Fuel: Living and dead vegetation that can be ignited. Categorized as herbaceous or woody and live or dead.

Fire Weather: Weather conditions that influence fire ignition, behavior, and suppression.

Cultural burning: Fire use by Indigenous stewards of the land to protect cultural or natural resources in different seasons and at different scales and intensities. Cultural burns are used for maintaining the health of ecosystems, for ceremony, for habitat protection or enhancement, and for fuel reduction.

Indigenous use of fire: Fire use by Indigenous Peoples to keep the environment in balance.

Prescribed fire: A wildland fire originating from a planned ignition following applicable laws, policies, and regulations to meet specific objectives. Prescribed burning is the application of prescribed fire.

Wildfire: A wildland fire originating from an unplanned ignition, such as lightning, unauthorized and accidental human caused fires, and prescribed fires that are declared wildfires.

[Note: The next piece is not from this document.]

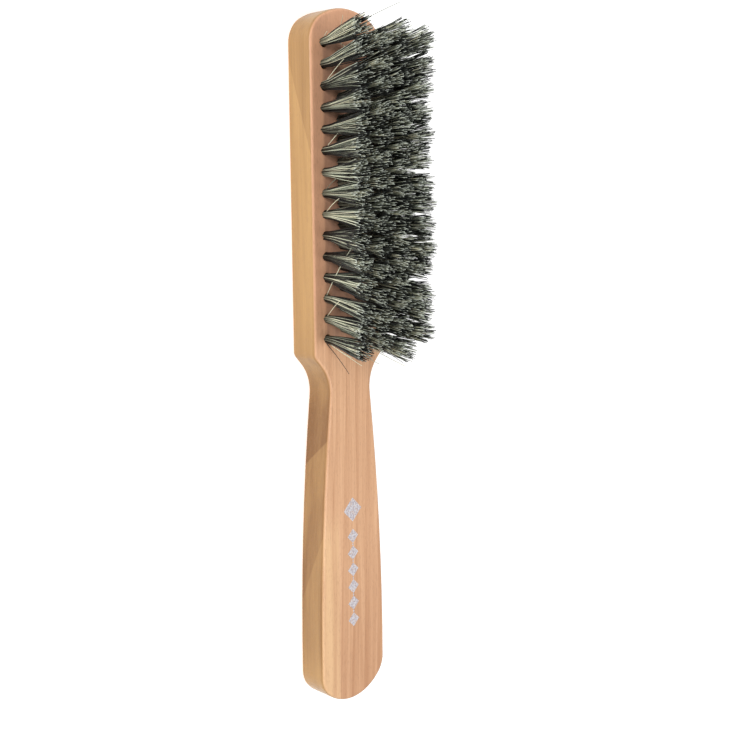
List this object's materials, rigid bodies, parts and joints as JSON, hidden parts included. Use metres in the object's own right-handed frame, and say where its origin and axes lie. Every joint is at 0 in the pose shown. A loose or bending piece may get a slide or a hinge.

Fire use for resource benefit: The management of naturally ignited wildland fires to accomplish specific pre-stated resource management objectives in predefined geographic areas.


Loehman, R.A., Keane, R.E., Holsinger, L.M. 2020. Simulation Modeling of Complex Climate, Wildfire, and Vegetation Dynamics to Address Wicked Problems in Land Management. Frontiers in Forests and Global Change, 3:3.

Riley, K.L. and Loehman, R.A., 2016. Mid‐21st‐century climate changes increase predicted fire occurrence and fire season length, Northern Rocky Mountains, United States. Ecosphere, 7(11), p.e01543.